Saturday, May 17, 2014

But I Don't Want To Be Peter Lawford

I was trying to understand why I found myself stating my disappointments of late, regarding my music life.  It's annoying to most and it's generally not seen as professional.  Aside from the fact that Facebook is a narcotic, most folks recognize that the music landscape has turned upside down.  We applaud the fact that record companies aren't even a second thought anymore, except if you're a young hip-hop artist or a young booty, buxom beauty that can hold a microphone and let the engineers do the rest.

Being an independent artist is the norm these days. Using social media to build an audience, promote shows etc, is what we're all trying to do.  People like what they like, and unlike record companies, people directly aren't as discriminating about age, beauty or even quality.  This is a good thing. If an artist has any hope, it's because the fans want what they are creating.  Sadly, music fans have become dormant and passive. The reasons are understandable.  But artists have a serious problem before them.  If no one is buying their music, why should they produce it?  Because they love it?  Again, If no one is buying music, why are the studios, studio musicians, cd manufacturers, etc., still charging?  Because they don't love what they do?    

It was always seen as unprofessional to talk about our hardships except if you've already achieved fame or someone is talking about you on "Mysteries & Scandals.”  You have to be dead, of course. The thing that has been most frustrating to me is the formality that I have to be silent and pretend that I'm not effected by the lack of tangible support.  There's nothing to hide behind anymore.  If I don't sell a CD, I can't blame the retail stores for placing it in a bad spot. Are we not selling our music because our fans simply don't want it?  I don't really think that's the case. However, I am clueless and puzzled as to what the actual reasons are. Maybe fans don't know the details of today’s musician’s woes.  We spend (a lot) more, and we get nothing in return but debt and anecdotes from people who make their money from other sources.

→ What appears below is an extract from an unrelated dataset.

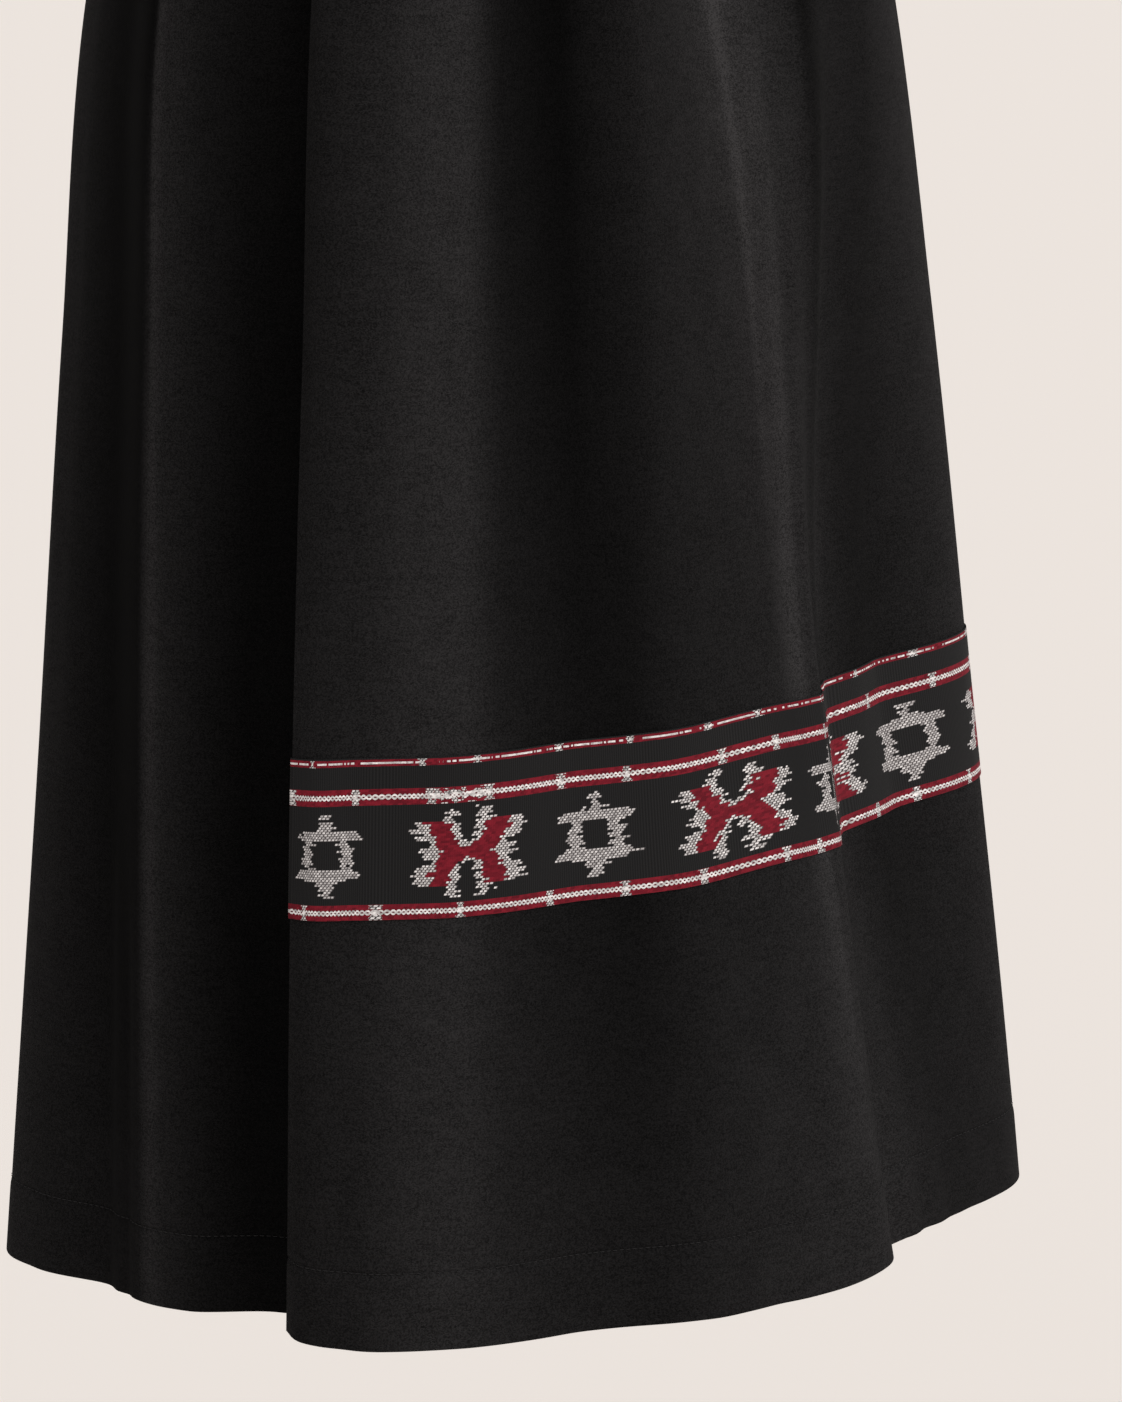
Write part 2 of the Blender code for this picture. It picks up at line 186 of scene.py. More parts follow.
PAINTED_SHADING = (
    PaintedShading(0.0, 0.41, 0.41, 0.52),
    PaintedShading(1.2, 0.42, 0.40, 0.42),
    PaintedShading(1.8, 0.60, 0.54, 0.48),
    PaintedShading(2.3, 0.81, 0.76, 0.60),
    PaintedShading(2.95, 0.86, 0.78, 0.72),
    PaintedShading(3.4, 0.16, 0.34, 0.50),
    PaintedShading(4.0, 0.03, 0.17, 0.38),
    PaintedShading(4.5, 0.31, 0.14, 0.34),
    PaintedShading(5.2, 0.62, 0.34, 0.46),
    PaintedShading(5.7, 0.84, 0.46, 0.60),
    PaintedShading(6.2, 1.16, 0.62, 0.62),
    PaintedShading(6.4, 2.00, 0.74, 0.64),
    PaintedShading(6.6, 1.26, 0.92, 0.66),
    PaintedShading(7.3, 0.92, 1.20, 0.74),
    PaintedShading(7.7, 0.80, 0.72, 0.80),
    PaintedShading(8.5, 0.60, 0.70, 0.85),
    PaintedShading(8.9, 0.46, 0.56, 0.80),
    PaintedShading(9.2, 0.07, 0.50, 0.72),
    PaintedShading(9.7, 0.28, 0.62, 0.62),
    PaintedShading(10.2, 0.44, 0.42, 0.56),
    PaintedShading(10.8, 0.43, 0.24, 0.44),
    PaintedShading(11.5, 0.84, 0.46, 0.48),
    PaintedShading(12.2, 1.10, 1.04, 0.80),
    PaintedShading(13.0, 0.50, 0.50, 0.50),
    PaintedShading(14.0, 0.75, 0.72, 0.70),
    PaintedShading(15.0, 0.25, 0.20, 0.25),
    PaintedShading(16.0, 0.75, 0.74, 0.70),
    PaintedShading(17.0, 0.20, 0.22, 0.28),
    PaintedShading(18.0, 0.78, 0.75, 0.72),
    PaintedShading(19.0, 0.22, 0.20, 0.20),
    PaintedShading(20.0, 0.74, 0.72, 0.70),
    PaintedShading(21.0, 0.25, 0.22, 0.24),
    PaintedShading(22.2, 0.55, 0.52, 0.50),
    PaintedShading(23.3, 0.80, 0.62, 0.64),
    PaintedShading(24.1, 0.36, 0.37, 0.42),
    PaintedShading(25.2, 0.02, 0.06, 0.29),
    PaintedShading(25.8, 0.02, 0.10, 0.36),
    PaintedShading(26.0, 0.05, 0.70, 0.60),
    PaintedShading(26.15, 1.05, 0.90, 0.74),
    PaintedShading(26.5, 0.68, 0.54, 0.48),
    PaintedShading(26.8, 0.60, 0.42, 0.36),
    PaintedShading(27.4, 0.26, 0.20, 0.16),
    PaintedShading(28.1, 0.14, 0.10, 0.10),
    PaintedShading(30.0, 0.12, 0.10, 0.10),
)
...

This has never been an easy business.  I think it's more difficult today, because while it used to be some talent agency or music “authority” who would convince fans to support artists, now it’s entirely up to the artists themselves. Most of us don't have the skills or financial resources to take on this task. The least I can do is talk about it and stop pretending that this is business as usual. Things are different. Very different. We're all stumped.  But there's one thing that hasn't changed - in fact, it's more clear than ever.   If any artist has a chance, it's because you, the fan, values what they do - and lets them know.